→ **Dataset excerpt**

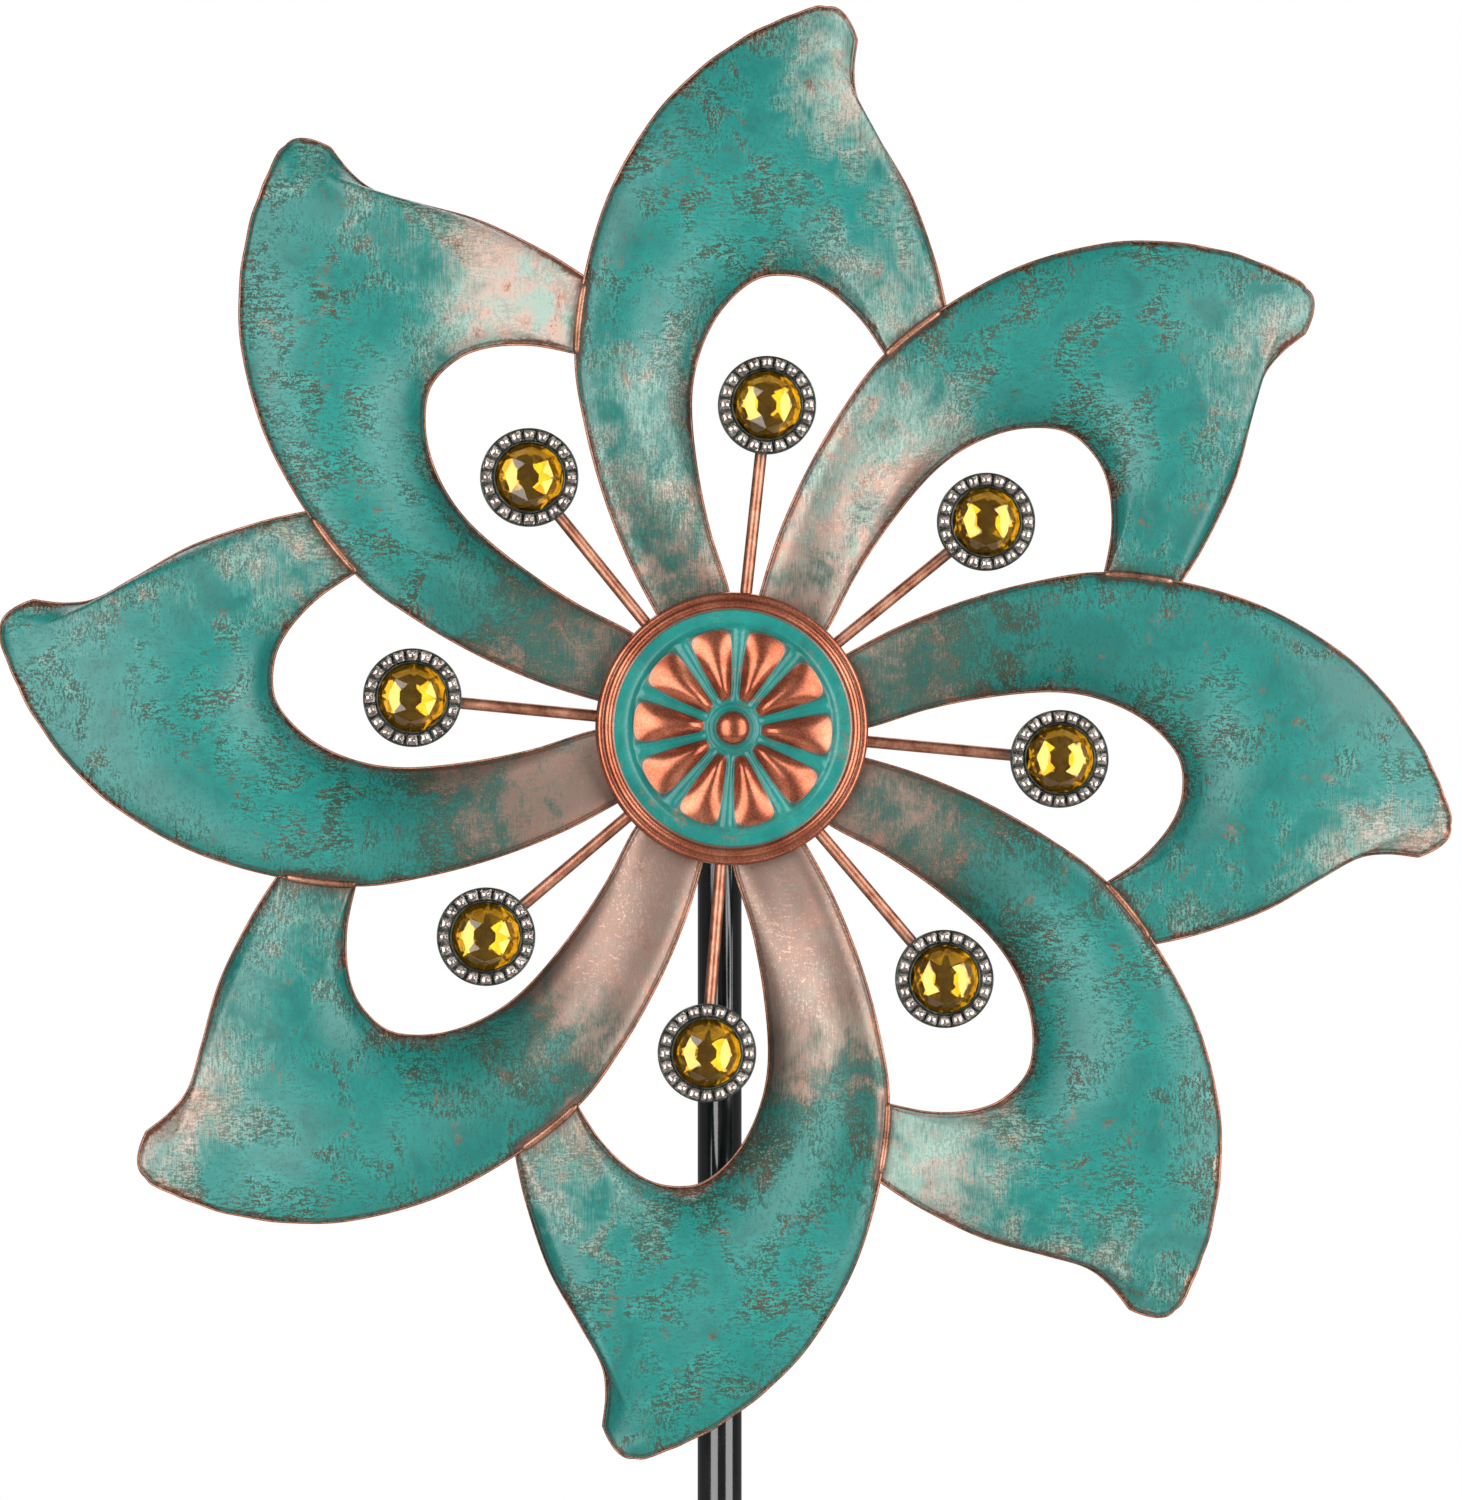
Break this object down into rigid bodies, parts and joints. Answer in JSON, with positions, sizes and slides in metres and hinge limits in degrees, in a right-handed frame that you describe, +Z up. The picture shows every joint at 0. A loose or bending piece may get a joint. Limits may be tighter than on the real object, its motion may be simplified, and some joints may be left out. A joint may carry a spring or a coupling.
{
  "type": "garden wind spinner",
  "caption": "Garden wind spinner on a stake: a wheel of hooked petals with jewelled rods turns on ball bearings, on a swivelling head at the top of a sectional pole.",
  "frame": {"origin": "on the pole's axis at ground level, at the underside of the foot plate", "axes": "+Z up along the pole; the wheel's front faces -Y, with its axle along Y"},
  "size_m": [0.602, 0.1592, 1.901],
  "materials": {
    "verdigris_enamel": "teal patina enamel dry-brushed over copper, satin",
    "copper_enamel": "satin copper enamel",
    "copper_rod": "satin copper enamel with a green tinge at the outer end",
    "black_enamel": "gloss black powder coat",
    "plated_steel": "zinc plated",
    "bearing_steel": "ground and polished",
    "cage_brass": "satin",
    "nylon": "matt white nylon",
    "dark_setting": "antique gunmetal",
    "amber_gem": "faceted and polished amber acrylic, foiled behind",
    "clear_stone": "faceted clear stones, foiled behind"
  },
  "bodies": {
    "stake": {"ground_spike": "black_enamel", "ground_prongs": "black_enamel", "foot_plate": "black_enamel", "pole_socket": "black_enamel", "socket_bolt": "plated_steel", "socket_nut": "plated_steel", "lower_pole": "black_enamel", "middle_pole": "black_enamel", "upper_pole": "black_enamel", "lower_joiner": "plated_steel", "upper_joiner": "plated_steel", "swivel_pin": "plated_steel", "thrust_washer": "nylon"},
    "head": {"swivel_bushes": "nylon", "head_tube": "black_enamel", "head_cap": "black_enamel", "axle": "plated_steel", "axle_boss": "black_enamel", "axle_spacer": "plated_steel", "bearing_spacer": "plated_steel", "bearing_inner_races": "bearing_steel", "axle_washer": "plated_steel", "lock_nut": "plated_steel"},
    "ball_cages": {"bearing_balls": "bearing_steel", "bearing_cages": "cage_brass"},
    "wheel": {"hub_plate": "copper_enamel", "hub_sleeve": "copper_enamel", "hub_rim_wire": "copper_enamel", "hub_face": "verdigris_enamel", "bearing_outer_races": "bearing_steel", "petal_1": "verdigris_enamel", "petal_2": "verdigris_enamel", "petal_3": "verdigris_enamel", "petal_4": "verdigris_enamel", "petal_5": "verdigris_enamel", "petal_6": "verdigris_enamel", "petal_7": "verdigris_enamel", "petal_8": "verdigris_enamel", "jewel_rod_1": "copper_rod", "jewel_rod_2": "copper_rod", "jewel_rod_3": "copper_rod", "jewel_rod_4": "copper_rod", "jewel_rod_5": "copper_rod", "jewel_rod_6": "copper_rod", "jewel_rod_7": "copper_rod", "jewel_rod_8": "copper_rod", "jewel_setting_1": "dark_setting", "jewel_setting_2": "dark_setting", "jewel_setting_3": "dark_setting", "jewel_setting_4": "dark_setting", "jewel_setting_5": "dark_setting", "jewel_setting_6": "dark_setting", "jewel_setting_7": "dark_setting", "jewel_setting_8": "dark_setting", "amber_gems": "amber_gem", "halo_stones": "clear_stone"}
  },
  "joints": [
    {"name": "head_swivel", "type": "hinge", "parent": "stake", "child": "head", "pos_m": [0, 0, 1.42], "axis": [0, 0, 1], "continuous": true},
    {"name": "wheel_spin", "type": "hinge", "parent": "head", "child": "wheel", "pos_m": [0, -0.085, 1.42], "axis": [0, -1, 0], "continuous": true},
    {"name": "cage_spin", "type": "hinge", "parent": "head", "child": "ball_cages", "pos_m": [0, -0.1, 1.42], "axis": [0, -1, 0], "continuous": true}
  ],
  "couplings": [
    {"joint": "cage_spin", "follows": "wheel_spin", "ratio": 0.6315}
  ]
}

→ **Work to be completed**
Find the word "joints" in the material, then list each line that holds it.

→ **Solution**
Break this object down into rigid bodies, parts and joints. Answer in JSON, with positions, sizes and slides in metres and hinge limits in degrees, in a right-handed frame that you describe, +Z up. The picture shows every joint at 0. A loose or bending piece may get a joint. Limits may be tighter than on the real object, its motion may be simplified, and some joints may be left out. A joint may carry a spring or a coupling.
  "joints": [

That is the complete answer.